On
election night 2016, I gave in temporarily to a temptation I warn
others about: I let my political feelings distort my economic judgment. A
very bad man had just won the Electoral College; and my first thought
was that this would translate quickly into a bad economy. I quickly
retracted the claim, and issued a mea culpa. (Being an old-fashioned
guy, I try to admit and learn from my mistakes.)
What
I should have clung to, despite my dismay, was the well-known
proposition that in normal times the president has very little influence
on macroeconomic developments — far less influence than the chair of
the Federal Reserve.
This
only stops being true when the economy is so depressed that monetary
policy loses traction, as was the case in 2009-10; at that point it
mattered a lot that Obama was willing to engage in fiscal stimulus, and
it also mattered a lot, unfortunately, that Republican opposition plus
Obama’s own caution meant that the stimulus was much smaller than it
should have been. By 2016, however, the aftershocks of the financial
crisis had faded away to the point that the usual rules once again
applied.
Indeed,
if we could find an economist who didn’t know that there was an
election in 2016, and showed her the economic data for the past couple
of years, she would have no clue that something drastic happened:
For
that matter, economic developments in the U.S. during Trump’s first
year were remarkably similar to developments in other advanced
countries. Europe, in particular, has at least for now emerged from the
shadow of the euro crisis, and is steadily growing — if you take its
lower population growth into account, it’s doing a bit better than the
US:
So we’re living in an era of political turmoil and economic calm. Can it last?
My
answer is that it probably can’t, because the return to normalcy is
fragile. Sooner or later, something will go wrong, and we’re very poorly
placed to respond when it does. But I can’t tell you what that
something will be, or when it will happen.
The
key point is that while the major advanced economies are currently
doing more or less OK, they’re doing so thanks to very low interest
rates by historical standards. That’s not a critique of central bankers.

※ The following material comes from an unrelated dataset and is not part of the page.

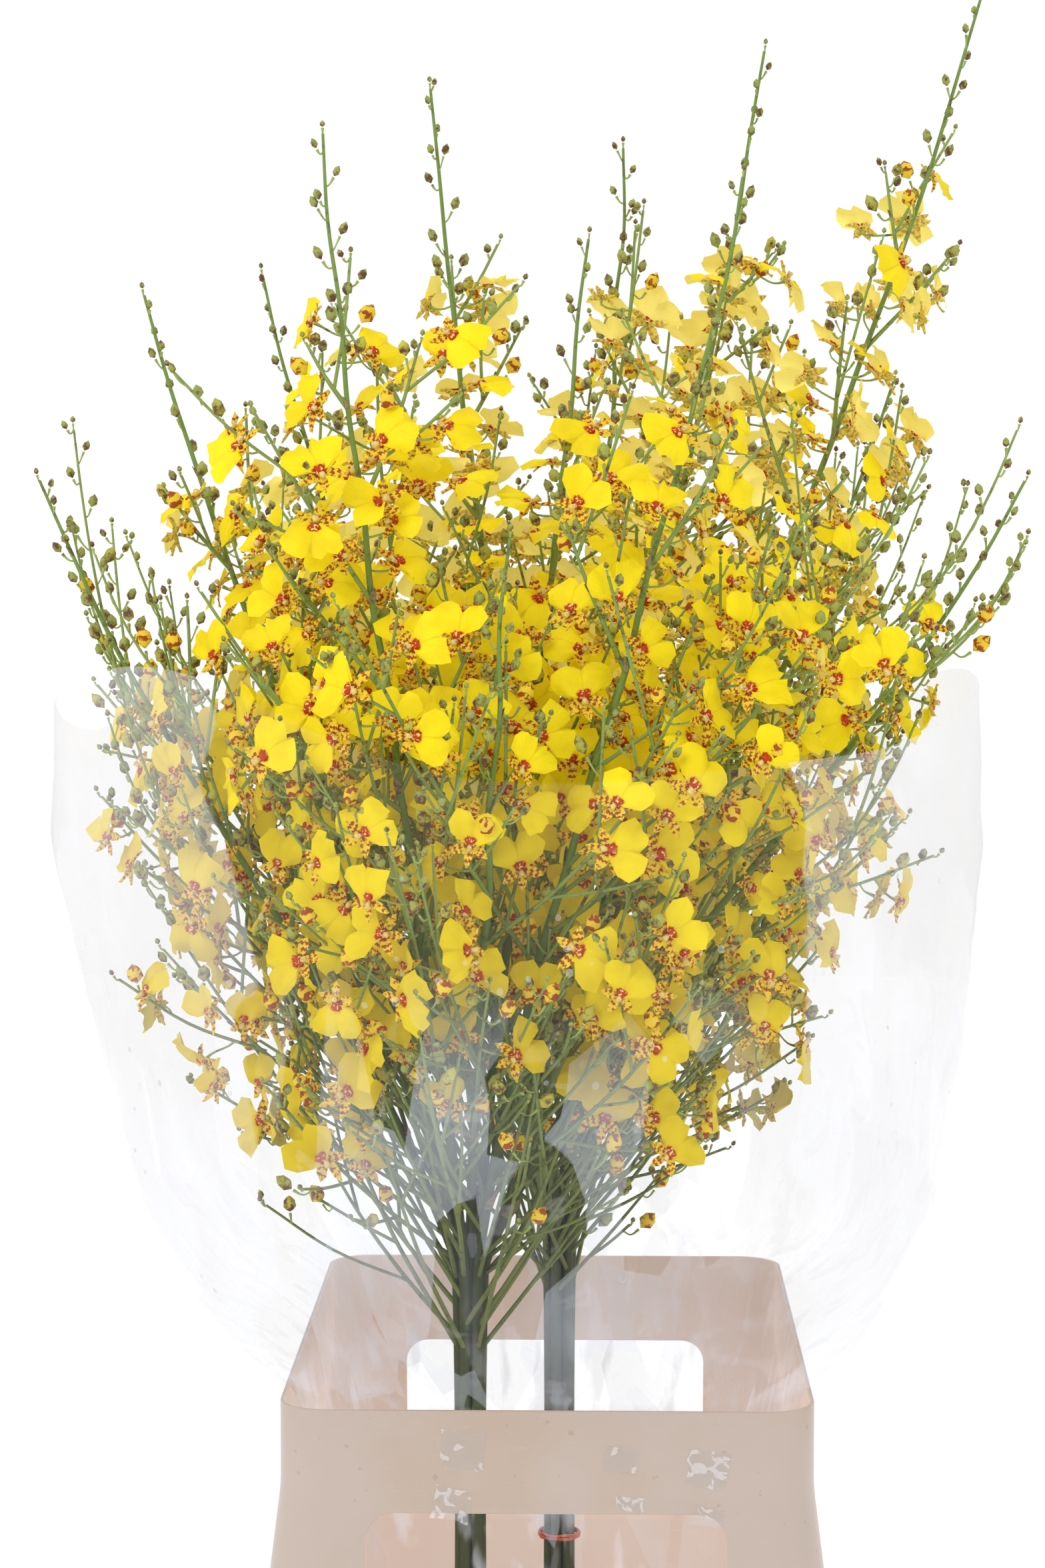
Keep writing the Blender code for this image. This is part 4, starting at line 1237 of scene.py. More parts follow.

All indications are that for whatever reason — probably low population
growth and weak productivity performance — our economies need those low,
low rates to achieve anything like full employment. And this in turn
means that it would be a terrible, recession-creating mistake to
“normalize” rates by raising them to historical levels.
But
given that rates are already so low when things are pretty good, it
will be hard for central bankers to mount an effective response if and
when something not so good happens. What if something goes wrong in
China, or a second Iranian revolution disrupts oil supplies, or it turns
out that tech stocks really are in a 1999ish bubble? Or what if Bitcoin
actually starts to have some systemic importance before everyone
realizes it’s nonsense?
I’m
not predicting any of these things, and when the next big shock comes
it will probably come from some direction I haven’t thought of. But when
it does come, we’ll need an effective, coherent response from officials
beyond the world of central banking.
So
imagine such an event happening soon. How confident would you feel in
the team of Donald Trump and Steve Mnuchin? How much leadership could a
weakened Angela Merkel exert in a fragmented Europe?
You
might have thought that such concerns would weigh on markets even now.
But for whatever reason, investors are currently in what-me-worry mode.
And let’s hope that they’re right — that by the time stuff happens,
we’ll actually have non-delusional people in charge.